Begin with the line containing "for first in" and end with the line containing "obj.parent = None"; set down that block verbatim and nothing else.

>>>>>

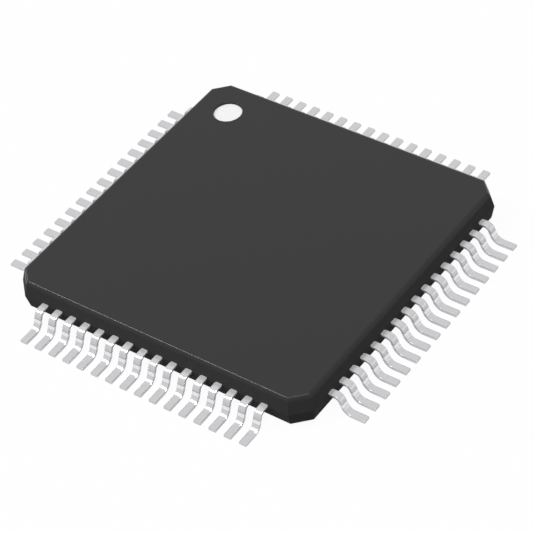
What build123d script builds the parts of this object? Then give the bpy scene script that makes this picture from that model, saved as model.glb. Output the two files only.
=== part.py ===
from build123d import *
import os
from math import radians, sqrt, tan

# A microcontroller in a thin quad flat package: a moulded body with a row of gull-wing leads on each
# of its four sides, and the die, its pad and its bond wires inside.
# The origin is under the middle of the body, on the plane that the feet stand on. +Z points up, and the
# index dimple is in the corner at -X +Y. Sizes are in millimetres, angles in degrees.

# Rows of leads
leads_per_side = 16
lead_pitch = 0.5
row_margin = 1.25  # from the end lead's centre line to the body's side
side_count = 4

# Moulded body
standoff = 0.08  # gap between the body and the plane under the feet
lower_height = 0.45  # from the underside to the parting plane
upper_height = 0.50  # from the parting plane to the top
lower_draft = 12.0
upper_draft = 15.0
corner_chamfer = 0.5  # leg of the chamfer on each vertical corner
top_rounding = 0.12  # radius of the edge round the top
underside_rounding = 0.04

# Index dimple, with its dot of white ink
index_inset = 1.22  # from the body's sides to the dot's centre
index_diameter = 0.86
index_depth = 0.10
index_ink_thickness = 0.03

# Shallow mark that the ejector pin leaves in the middle of the underside
ejector_diameter = 1.2
ejector_depth = 0.03

# Sheet that leads, die pad and tie bars are cut from
sheet_thickness = 0.09

# Gull wings, outside the body
lead_width = 0.235
lead_reach = 1.1  # from the body's side to the tip of the foot
shoulder_reach = 0.30  # from the body's side to the corner between shoulder and leg
leg_lean = 21.5  # from the vertical
shoulder_radius = 0.18  # of the strip's middle line
foot_radius = 0.31
bend_chords = 3  # straight chords that draw one bend, few because there are so many leads

# Inner fingers
root_run = 0.35  # straight length inside the body
tip_width = 0.18
tip_gap = 0.55  # from the die pad to the finger tips
tie_bar_gap = 0.13  # from a tie bar to the end finger's tip

# Die pad and tie bars
pad_width = 5.2
pad_downset = 0.18  # how far the pad lies below the leads
tie_bar_width = 0.25
tie_bar_cover = 0.15  # compound between the end of a tie bar and the body's chamfer
downset_start = 0.25  # from the pad's corner to the tie bar's first bend
downset_run = 0.30  # level length of the sloping part

# Die
die_width = 3.6
die_thickness = 0.25
attach_thickness = 0.02
attach_margin = 0.08  # die attach that shows round the die

# Bond wires
wire_size = 0.025  # across the flats
wire_sides = 6  # flat sides that stand for the round wire, few because there are so many wires
wire_loop_height = 0.12  # from the die to the highest point
bond_inset = 0.12  # from the die's side to the bond
bond_corner_margin = 0.25  # from the die's side to the end wire of a row
stitch_inset = 0.20  # from the finger's tip to the wire's end
stitch_length = 0.10  # of the wire that lies on the finger
wires_per_file = 4
leads_per_file = 2

# Places that follow from the sizes
row_half = (leads_per_side - 1) * lead_pitch / 2
body_half = row_half + row_margin
body_width = 2 * body_half
parting_height = standoff + lower_height
body_top = parting_height + upper_height
foot_height = sheet_thickness / 2
finger_top = parting_height + sheet_thickness / 2
root_distance = body_half - root_run
tip_distance = pad_width / 2 + tip_gap
tip_row_half = tip_distance - tip_width / 2 - sqrt(2) * (tie_bar_width / 2 + tie_bar_gap)
pad_level = parting_height - pad_downset
pad_top = pad_level + sheet_thickness / 2
die_base = pad_top + attach_thickness
die_top = die_base + die_thickness
bond_distance = die_width / 2 - bond_inset
bond_row_half = die_width / 2 - bond_corner_margin


def across(half_span, index):
    """Place of one item of a row that is spread evenly from -half_span to half_span."""
    return half_span * (2 * index / (leads_per_side - 1) - 1)


def onto_side(index):
    """Turn from the +X side, where everything is drawn, to the side that carries a lead."""
    return Rot(0, 0, 180 + 90 * (index // leads_per_side))


def finger_middle(index, distance):
    """Sideways place of an inner finger's centre line at a distance from the package's centre."""
    outer = across(row_half, index)
    inner = across(tip_row_half, index)
    return inner + (outer - inner) * (distance - tip_distance) / (root_distance - tip_distance)


def strip(middle_line, width):
    """Sheet of even width that follows a line in the XZ plane, with mitred corners."""
    start_plane = Plane(origin=middle_line @ 0, x_dir=(0, 1, 0), z_dir=(1, 0, 0))
    section = start_plane * Rectangle(width, sheet_thickness)
    return sweep(section, path=middle_line, transition=Transition.RIGHT)


def in_chords(line):
    """The same line with each of its arcs drawn as a few straight chords."""
    corners = []
    for edge in line.edges():
        steps = bend_chords if edge.geom_type == GeomType.CIRCLE else 1
        corners += [edge @ (step / steps) for step in range(steps)]
    return Polyline(*corners, line @ 1)


def gull_wing(index):
    """Strip from inside the body over the shoulder, down the leg and out along the foot."""
    corner = body_half + shoulder_reach
    heel = corner + (parting_height - foot_height) * tan(radians(leg_lean))
    middle_line = FilletPolyline(
        (root_distance, 0, parting_height),
        (corner, 0, parting_height),
        (heel, 0, foot_height),
        (body_half + lead_reach, 0, foot_height),
        radius=(shoulder_radius, foot_radius),
    )
    return Pos(0, across(row_half, index), 0) * strip(in_chords(middle_line), lead_width)


def inner_finger(index):
    """Flat finger that leads from the gull wing's root towards the die."""
    root = across(row_half, index)
    tip = across(tip_row_half, index)
    outline = Polyline(
        (root_distance, root - lead_width / 2),
        (tip_distance, tip - tip_width / 2),
        (tip_distance, tip + tip_width / 2),
        (root_distance, root + lead_width / 2),
        close=True,
    )
    return Pos(0, 0, finger_top - sheet_thickness) * extrude(make_face(outline), amount=sheet_thickness)


def lead(number):
    """One lead, from the tip of its foot to the tip of its inner finger."""
    index = number % leads_per_side
    return onto_side(number) * (gull_wing(index) + inner_finger(index))


def bond_wire(number):
    """Wire that stands on the die, arches over its side and lies on the tip of an inner finger."""
    index = number % leads_per_side
    end_distance = tip_distance + stitch_inset
    start = Vector(bond_distance, across(bond_row_half, index), die_top)
    rest_height = finger_top + wire_size / 2
    end = Vector(end_distance, finger_middle(index, end_distance), rest_height)
    heading = Vector(end.X - start.X, end.Y - start.Y, 0).normalized()
    route = Polyline(
        start,
        start + Vector(0, 0, wire_loop_height),
        end - heading * stitch_length,
        end,
    )
    flat_side_down = 180 / wire_sides
    polygon = RegularPolygon(wire_size / 2, wire_sides, major_radius=False, rotation=flat_side_down)
    section = Plane(origin=start, x_dir=heading, z_dir=(0, 0, 1)) * polygon
    return onto_side(number) * sweep(section, path=route, transition=Transition.RIGHT)


def tie_bar():
    """Strip from the die pad's corner up to the leads' level, ending just inside the body's chamfer."""
    pad_corner = pad_width / 2 * sqrt(2)
    first_bend = pad_corner + downset_start
    chamfer_distance = (body_width - corner_chamfer) / sqrt(2)
    middle_line = Polyline(
        (pad_corner - tie_bar_width, 0, pad_level),
        (first_bend, 0, pad_level),
        (first_bend + downset_run, 0, parting_height),
        (chamfer_distance - tie_bar_cover, 0, parting_height),
    )
    return Rot(0, 0, 45) * strip(middle_line, tie_bar_width)


def die_pad():
    """Square plate under the die, hung from four tie bars."""
    plate = Pos(0, 0, pad_level) * Box(pad_width, pad_width, sheet_thickness)
    return plate + [Rot(0, 0, 90 * turn) * tie_bar() for turn in range(side_count)]


def die_attach():
    """Layer of silver epoxy that holds the die on its pad."""
    width = die_width + 2 * attach_margin
    return Pos(0, 0, pad_top) * extrude(Rectangle(width, width), amount=attach_thickness)


def silicon_die():
    """The chip itself."""
    return Pos(0, 0, die_base) * extrude(Rectangle(die_width, die_width), amount=die_thickness)


def index_dot():
    """Disc of white ink that fills the bottom of the index dimple."""
    place = Pos(index_inset - body_half, body_half - index_inset, body_top - index_depth)
    return place * extrude(Circle(index_diameter / 2), amount=index_ink_thickness)


def index_dimple():
    """Round hollow that is sunk into the top beside the first lead."""
    place = Pos(index_inset - body_half, body_half - index_inset, body_top - index_depth)
    return place * extrude(Circle(index_diameter / 2), amount=2 * index_depth)


def ejector_mark():
    """Shallow round hollow in the middle of the underside."""
    return Pos(0, 0, standoff - ejector_depth) * extrude(Circle(ejector_diameter / 2), amount=2 * ejector_depth)


def mould_half(height, draft, rounding):
    """Half of the body, drawn upwards from the parting plane to a flat with a rounded edge."""
    outline = chamfer(Rectangle(body_width, body_width).vertices(), corner_chamfer)
    half = extrude(outline, amount=height, taper=draft)
    flat = half.faces().sort_by(Axis.Z)[-1]
    return fillet(flat.edges(), rounding)


def mould_block():
    """Body as it leaves the mould: two drafted halves that meet at the parting plane."""
    upper = mould_half(upper_height, upper_draft, top_rounding)
    lower = mirror(mould_half(lower_height, lower_draft, underside_rounding), about=Plane.XY)
    return Pos(0, 0, parting_height) * (upper + lower)


def moulded_body(embedded):
    """Compound cast round everything that is embedded in it."""
    return mould_block() - index_dimple() - ejector_mark() - embedded


def grouped(pieces, per_file):
    """Consecutive pieces in groups, each with its first and last number, counted from one."""
    for first in range(0, len(pieces), per_file):
        group = pieces[first : first + per_file]
        yield f"{first + 1:02d}_{first + len(group):02d}", Compound(group)


def main():
    """Builds every piece and writes one file for each node."""
    lead_total = leads_per_side * side_count
    leads = [lead(number) for number in range(lead_total)]
    wires = [bond_wire(number) for number in range(lead_total)]
    inner = {"die_pad": die_pad(), "die_attach": die_attach(), "silicon_die": silicon_die()}
    nodes = {
        "moulded_body": moulded_body([*leads, *wires, *inner.values()]),
        "index_dot": index_dot(),
        **inner,
    }
    nodes.update((f"leads_{span}", group) for span, group in grouped(leads, leads_per_file))
    nodes.update((f"bond_wires_{span}", group) for span, group in grouped(wires, wires_per_file))
    os.makedirs("parts", exist_ok=True)
    for name, shape in nodes.items():
        export_step(shape, f"parts/{name}.step")


main()
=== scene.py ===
"""Microcontroller in a thin quad flat package, dressed for its portrait.

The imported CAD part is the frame. The moulded body, the index dot and the 64 leads are drawn again
with their fine rounding, and the pieces inside keep their CAD meshes and get their finishes. Shapes
are drawn in millimetres and turned into metres when a piece is finished.
"""

import logging
import math
from collections.abc import Sequence
from dataclasses import dataclass, field
from enum import Enum

import bmesh
import bpy
from mathutils import Matrix, Vector

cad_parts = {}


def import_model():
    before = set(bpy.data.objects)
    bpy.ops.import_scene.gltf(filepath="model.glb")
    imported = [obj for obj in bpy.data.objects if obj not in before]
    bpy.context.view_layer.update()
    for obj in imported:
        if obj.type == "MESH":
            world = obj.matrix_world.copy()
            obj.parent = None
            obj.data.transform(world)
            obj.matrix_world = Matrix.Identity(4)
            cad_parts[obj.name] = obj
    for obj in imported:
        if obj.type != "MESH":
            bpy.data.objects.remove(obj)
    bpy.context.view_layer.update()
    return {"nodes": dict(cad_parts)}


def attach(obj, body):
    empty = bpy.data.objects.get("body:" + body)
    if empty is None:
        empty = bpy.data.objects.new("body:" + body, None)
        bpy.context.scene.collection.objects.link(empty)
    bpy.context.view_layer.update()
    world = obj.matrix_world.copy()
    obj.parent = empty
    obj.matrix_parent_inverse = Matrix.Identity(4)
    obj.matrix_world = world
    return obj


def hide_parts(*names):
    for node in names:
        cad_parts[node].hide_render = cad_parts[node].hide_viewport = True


MILLIMETRE = 0.001
BODY = "root"
LOG = logging.getLogger("microcontroller")

Colour = tuple[float, float, float]
Pair = tuple[float, float]

# Sizes that several pieces share, in millimetres
BODY_WIDTH = 10.0
PARTING = 0.53  # height of the plane where the two halves of the body meet
INDEX_PLACE: Pair = (-3.78, 3.78)
INDEX_FLOOR = 0.93  # height of the bottom of the index dimple

WHOLE: Pair = (0.0, 1.0)  # the full range of a factor
NOISE_BULK: Pair = (0.3, 0.7)  # where most values of a noise lie
TOUCHING = 1e-4  # distance in millimetres below which two heights or points are one
LEVEL = 1e-3  # sideways part of a normal below which its face is level


def grey(value: float) -> Colour:
    """Neutral colour of one linear value."""
    return (value, value, value)


WHITE = (*grey(1.0), 1.0)


# Building materials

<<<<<

* [The output]
    for first in range(0, len(pieces), per_file):
        group = pieces[first : first + per_file]
        yield f"{first + 1:02d}_{first + len(group):02d}", Compound(group)


def main():
    """Builds every piece and writes one file for each node."""
    lead_total = leads_per_side * side_count
    leads = [lead(number) for number in range(lead_total)]
    wires = [bond_wire(number) for number in range(lead_total)]
    inner = {"die_pad": die_pad(), "die_attach": die_attach(), "silicon_die": silicon_die()}
    nodes = {
        "moulded_body": moulded_body([*leads, *wires, *inner.values()]),
        "index_dot": index_dot(),
        **inner,
    }
    nodes.update((f"leads_{span}", group) for span, group in grouped(leads, leads_per_file))
    nodes.update((f"bond_wires_{span}", group) for span, group in grouped(wires, wires_per_file))
    os.makedirs("parts", exist_ok=True)
    for name, shape in nodes.items():
        export_step(shape, f"parts/{name}.step")


main()
=== scene.py ===
"""Microcontroller in a thin quad flat package, dressed for its portrait.

The imported CAD part is the frame. The moulded body, the index dot and the 64 leads are drawn again
with their fine rounding, and the pieces inside keep their CAD meshes and get their finishes. Shapes
are drawn in millimetres and turned into metres when a piece is finished.
"""

import logging
import math
from collections.abc import Sequence
from dataclasses import dataclass, field
from enum import Enum

import bmesh
import bpy
from mathutils import Matrix, Vector

cad_parts = {}


def import_model():
    before = set(bpy.data.objects)
    bpy.ops.import_scene.gltf(filepath="model.glb")
    imported = [obj for obj in bpy.data.objects if obj not in before]
    bpy.context.view_layer.update()
    for obj in imported:
        if obj.type == "MESH":
            world = obj.matrix_world.copy()
            obj.parent = None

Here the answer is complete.